Would Tolkien-style High Fantasy still end up completely dominating the genre in a timeline where the grand masters of Sword and Sorcery and Weird Fiction are alive and well?
 
holocaust would mean developing cthulhu mythos. That humans could be capable of such atrocity could mean that his later works would have great old ones created from these thoughts.
Seems a bit too humanistic for Lovecraft. The guiding idea behind most of his work is that humanity is utterly insignificant in the grand scheme of things. Having the Great Old Ones be created by humanity, in any way, completely goes against that ethos.
 
I wonder how both of them would have reacted to The Lord of the Rings.

Would Tolkien-style High Fantasy still end up completely dominating the genre in a timeline where the grand masters of Sword and Sorcery and Weird Fiction are alive and well?
Didn't Lovecraft mostly stick to settings in the real world? Besides, you know, all the demons and aliens and such. Sure, the Lord of the Rings is supposed to be thousands and thousands of years in the past of Earth, but that is understood as being part of the made myth.
 
Didn't Lovecraft mostly stick to settings in the real world? Besides, you know, all the demons and aliens and such.
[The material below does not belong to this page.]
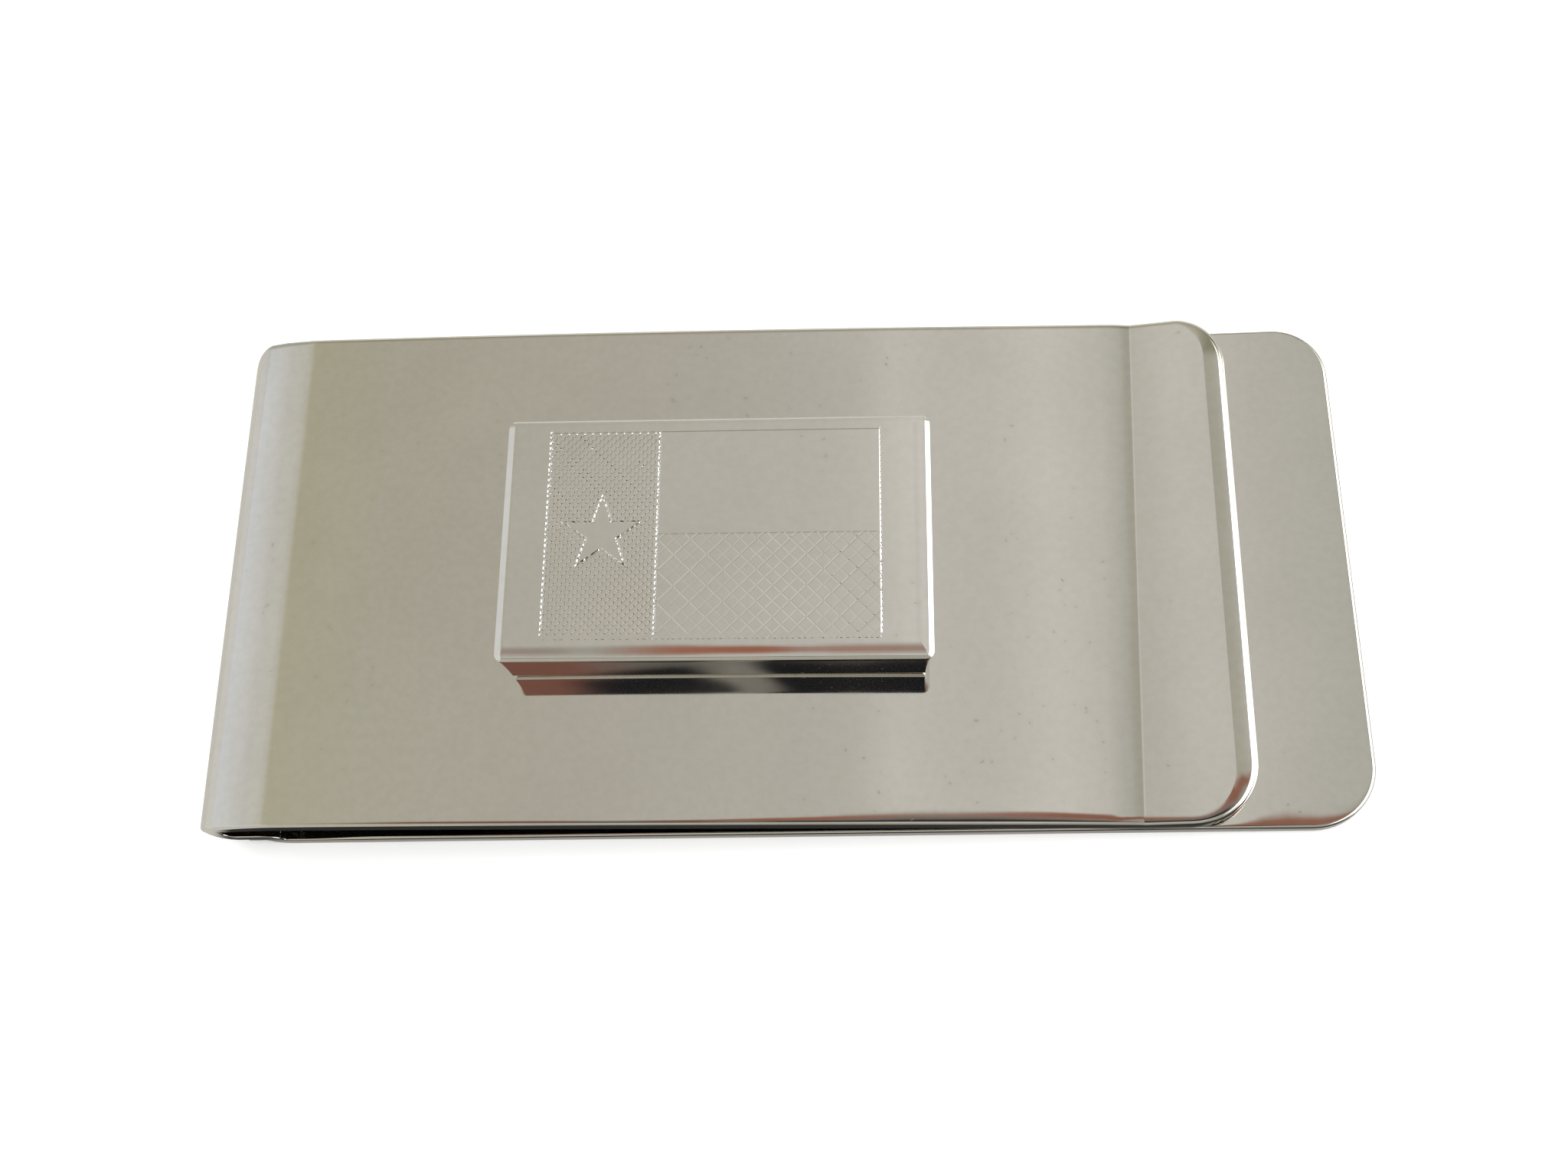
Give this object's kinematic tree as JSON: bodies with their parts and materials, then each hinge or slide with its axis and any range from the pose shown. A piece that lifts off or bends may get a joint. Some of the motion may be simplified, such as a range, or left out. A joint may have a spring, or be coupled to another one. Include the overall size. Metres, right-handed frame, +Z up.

Yes he did, but my point was this: when Lord of the Rings showed up in the 1950s it pretty much displaced all previously popular fantasy literature, which included Lovecraft-style "Weird Fiction" and Howard-style sword-and-sorcery. Nowdays, nearly all fantasy is derived from Tolkien's work in some form. I was wonderedering if history would have progressed differently if Lovecraft and Howard had been alive to "fight back" and prevent the complete takeover of their genre by high fantasy.
 
Yes he did, but my point was this: when Lord of the Rings showed up in the 1950s it pretty much displaced all previously popular fantasy literature, which included Lovecraft-style "Weird Fiction" and Howard-style sword-and-sorcery. Nowdays, nearly all fantasy is derived from Tolkien's work in some form. I was wonderedering if history would have progressed differently if Lovecraft and Howard had been alive to "fight back" and prevent the complete takeover of their genre by high fantasy.
May be that fantasy has a broader meaning. I doubt they would 'fight back' as if Tolkein was an enemy, though they might find his stuff a little flowery. In interviews Christopher Lee correct people when they asked about him and horro movies, saying that they were 'fantasy'. If Lovecraft's stuff is seen as being tied to the realm of Black and white styled horror films and the works they were based on (neither having too many Eldritch abominations) then we can have fantasy as a much broader term. As for Tolkein doing high fantasy, you can only really get to the hat point if their is a low fantasy to compare it too. Have to wonder if some wouldn't start pushing Lovecraft into the science fiction category when aliens become more popular subjects of novels. And given the complex histories and pantheons of all three authors, perhaps the major fantasy works are categorized as New Myths? In comparison to the derivative people who just base stuff off their work. Which might or might not include a lot of the semi-official fanwirks people made on Lovecraft's stuff.